1. There's no way you can easily distinguish between accurate and inaccurate statements.

Just because something quotes a scientist or it's been modded up it doesn't make it any more reliable then anything else.

2. You leave yourself open to litigation.

George Lucas makes a point of not looking at Star Wars fan fiction because he doesn't want to leave himself vulnerable to the guy who'll scream "Hey, you stole that scene/character/whatever in Episode III from my story!". You might not have billions to lose but by canvassing for information and ideas so publicly you're still leaving yourself wide open to that sort of allegation.

You might think that Slashdot is an open forum, populated by open source advocates who would all be opposed to intellectual property litigation and would do nothing more than help out and wish you luck but it'll only take one asshole to prove you wrong.

Someone's bound to mod this down as flamebait or as a troll but if you're going to be an author then you can't afford to ignore this stuff.

Some differences

[Lady+Jazzica]

There are a few differences between an antimatter galaxy and a matter galaxy like our own. For instance, in an antimatter galaxy, the element Antimony is called "Mony". They use it as a means of facilitating the exchange of goods and services. Also, in antimatter England, they drive on the right side of the road.

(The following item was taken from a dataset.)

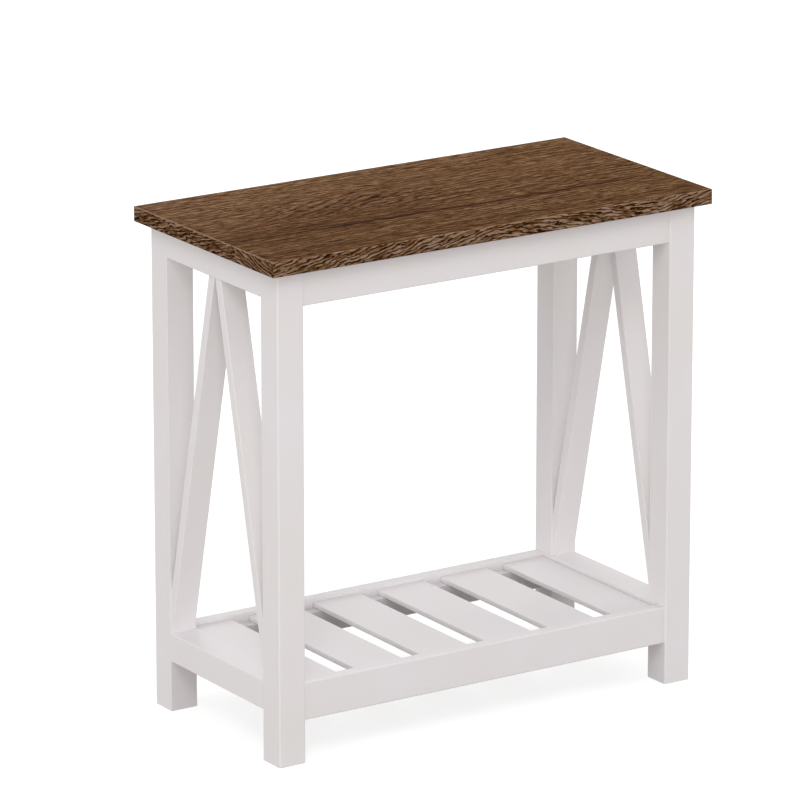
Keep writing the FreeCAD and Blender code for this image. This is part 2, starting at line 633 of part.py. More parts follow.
def brackets():
    """Angle brackets in the corners between the aprons and the top, and their screws."""
    body = doc.addObject("PartDesign::Body", "angle_bracket")
    leg_end = "-1 * Sizes.bracket_leg"
    inside = "-1 * Sizes.bracket_thickness"
    profile = polygon(sketch_on(body, "YZ_Plane"), [
        ("0", "0"), (leg_end, "0"), (leg_end, inside), (inside, inside), (inside, leg_end),
        ("0", leg_end)])
    pad(body, profile, "Sizes.bracket_width", centred=True)
    inner_bend = V(0, -number("Sizes.bracket_thickness"), -number("Sizes.bracket_thickness"))
    round_edges(body, "Sizes.bracket_bend",
                lambda edge: edge.distToShape(Part.Vertex(inner_bend))[0] < 0.01
                and runs_along(RIGHTWARD)(edge))
    hole = "-1 * Sizes.bracket_hole_setback"
    drill(body, UPWARD, SCREW_BORE, "Sizes.bracket_thickness", y=hole, z=inside)
    drill(body, REARWARD, SCREW_BORE, "Sizes.bracket_thickness", y=inside, z=hole)
    screw = flat_head_screw("bracket_screw", "Sizes.screw_diameter",
                            "(Sizes.bracket_thickness + Sizes.bracket_screw_bite)",
                            "Sizes.screw_head_diameter", "Sizes.bracket_head_height")
    bracket = copy_of(body, "bracket", UPWARD, "Sizes.bracket_offset", APRON_INNER_Y, LEG_TOP)
    screws = [
        copy_of(screw, "bracket_top_screw", UPWARD, "Sizes.bracket_offset",
                f"{APRON_INNER_Y} - Sizes.bracket_hole_setback", f"{LEG_TOP} {inside}"),
        copy_of(screw, "bracket_apron_screw", REARWARD, "Sizes.bracket_offset",
                f"{APRON_INNER_Y} {inside}", f"{LEG_TOP} - Sizes.bracket_hole_setback")]
    return [in_all_quarters("top_brackets", [bracket]),
            in_all_quarters("bracket_screws", screws)]


# ---- the table ----

def left_and_right(piece):
    """A right-hand piece and its mirrored copy on the left."""
    return [piece, mirrored(piece, piece.Name.replace("right", "left"), RIGHTWARD)]


def front_and_rear(piece):
    """A rear piece and its mirrored copy at the front."""
    return [piece, mirrored(piece, piece.Name.replace("rear", "front"), REARWARD)]


def all_slats():
    """Slats numbered from the left."""
    places = [f"-1 * {x}" for x in reversed(RIGHT_SLAT_X)] + RIGHT_SLAT_X
    outer = (1, len(places))
    return [slat(f"shelf_slat_{count}", OUTER_SLAT_WIDTH if count in outer else "Sizes.slat_width", x)
            for count, x in enumerate(places, start=1)]


def build():
    """Every piece of the table."""
    pieces = [tabletop()]
    for rear_piece in (leg(), brace()):
        for piece in left_and_right(rear_piece):
            pieces += front_and_rear(piece)
    for right_piece in (top_rail(),
                        end_rail("right_lower_rail", "Sizes.lower_rail_height", LOWER_RAIL_BASE)):
        pieces += left_and_right(right_piece)
    for rear_piece in (apron(), shelf_rail(), cleat()):
        pieces += front_and_rear(rear_piece)
    pieces += all_slats()
    pieces += end_dowels() + [rail_dowels(), brace_dowels(), cam_bolts(), cam_locks()]
    pieces += frame_screws() + shelf_screws() + brackets()
    return pieces


def check(pieces):
    """Stops if any object failed or any piece has no sound shape."""
    failed = [item.Name for item in doc.Objects
              if "Invalid" in item.State or "Error" in item.State]
    if failed:
        raise RuntimeError(f"failed objects: {failed}")
    for piece in pieces:
        if piece.Shape.isNull() or not piece.Shape.isValid():
            raise RuntimeError(f"no sound shape: {piece.Label}")


subparts = build()
doc.recompute()
check(subparts)
os.makedirs("parts", exist_ok=True)
for subpart in subparts:
    subpart.Shape.exportStep(f"parts/{subpart.Label}.step")
print(len(subparts), "pieces written")
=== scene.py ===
"""End table with a slatted shelf: finishes, screws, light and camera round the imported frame.

The camera, lamps and floor are placed in metres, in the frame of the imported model.
The finishes and the screws are worked out in millimetres in the same frame.
"""

import math

import bpy
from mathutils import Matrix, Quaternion, Vector


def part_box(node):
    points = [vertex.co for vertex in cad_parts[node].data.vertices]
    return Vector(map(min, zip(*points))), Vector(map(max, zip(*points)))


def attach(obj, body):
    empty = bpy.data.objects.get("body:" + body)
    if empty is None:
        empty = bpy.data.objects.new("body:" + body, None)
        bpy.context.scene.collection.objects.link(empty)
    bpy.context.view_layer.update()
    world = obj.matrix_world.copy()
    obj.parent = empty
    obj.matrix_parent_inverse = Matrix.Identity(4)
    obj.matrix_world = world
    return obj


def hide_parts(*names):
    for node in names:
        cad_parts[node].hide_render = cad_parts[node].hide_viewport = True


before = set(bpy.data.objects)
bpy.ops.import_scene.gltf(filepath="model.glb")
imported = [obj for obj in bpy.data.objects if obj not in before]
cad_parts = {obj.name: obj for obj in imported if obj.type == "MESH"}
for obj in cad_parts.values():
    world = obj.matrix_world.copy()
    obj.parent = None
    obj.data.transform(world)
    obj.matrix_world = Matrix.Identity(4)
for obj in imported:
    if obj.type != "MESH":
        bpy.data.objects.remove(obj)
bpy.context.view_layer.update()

MM = 0.001


class Box:
    """The box of a CAD node at rest, in millimetres."""

    def __init__(self, node):
        low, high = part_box(node)
        self.low = low / MM
        self.high = high / MM
        self.middle = (self.low + self.high) / 2


# Camera ------------------------------------------------------------------------------

AZIMUTH = math.radians(-33.25)
ELEVATION = math.radians(16.32)
CAMERA_DISTANCE = 7.2
LENS = 279.0
LOOK_AT = Vector((-0.0236, 0.0155, 0.3572))
FARTHEST_SEEN = 60.0


def stand(name, data, place, towards):
    """Puts a camera or a lamp in its place, turned towards a direction."""
    thing = bpy.data.objects.new(name, data)
    thing.location = place
    thing.rotation_mode = "QUATERNION"
    thing.rotation_quaternion = towards.to_track_quat("-Z", "Y")
    bpy.context.scene.collection.objects.link(thing)
    return thing


def add_camera():
    back = Vector(
        (
            math.sin(AZIMUTH) * math.cos(ELEVATION),
            -math.cos(AZIMUTH) * math.cos(ELEVATION),
            math.sin(ELEVATION),
        )
    )
    data = bpy.data.cameras.new("camera")
    data.lens = LENS
    data.clip_end = FARTHEST_SEEN
    place = LOOK_AT + back * CAMERA_DISTANCE
    bpy.context.scene.camera = stand("camera", data, place, -back)


# Shader workshop ---------------------------------------------------------------------


class Wire:
    """An output of a shader node. Sums written with it add Math nodes."""

    def __init__(self, board, socket):
        self.board = board
        self.socket = socket

    def __add__(self, other):
        return self.board.maths("ADD", self, other)

    def __radd__(self, other):
        return self.board.maths("ADD", other, self)

    def __sub__(self, other):
        return self.board.maths("SUBTRACT", self, other)

    def __rsub__(self, other):
        return self.board.maths("SUBTRACT", other, self)

    def __mul__(self, other):
        return self.board.maths("MULTIPLY", self, other)

    def __rmul__(self, other):
        return self.board.maths("MULTIPLY", other, self)

    def __truediv__(self, other):
        return self.board.maths("DIVIDE", self, other)

    def __abs__(self):
        return self.board.maths("ABSOLUTE", self)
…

Strong constraints exist from gamma rays

[pfdietz]

Observation of annihilation gamma rays places strong constraints on the amount of antimatter in the universe. For example, we can confidently say that most of this galaxy is normal matter. Were this not the case, annihilation of matter and antimatter gas in interstellar space would produce too much annihilation radiation at 511 keV (electron/positron annihilation) and at ~100 MeV (photons from neutral pion decay.)

IIRC, the smallest scale at which antimatter can dominate is galactic superclusters, but even that may now be ruled out.

Re: Physical properties of antimatter galaxies

[Black+Parrot]

> One thing is for sure. There would be a person identical to you except they would have a goatee and no sleeves on their uniform.

That's how everyone looks here. Where the heck are you posting from?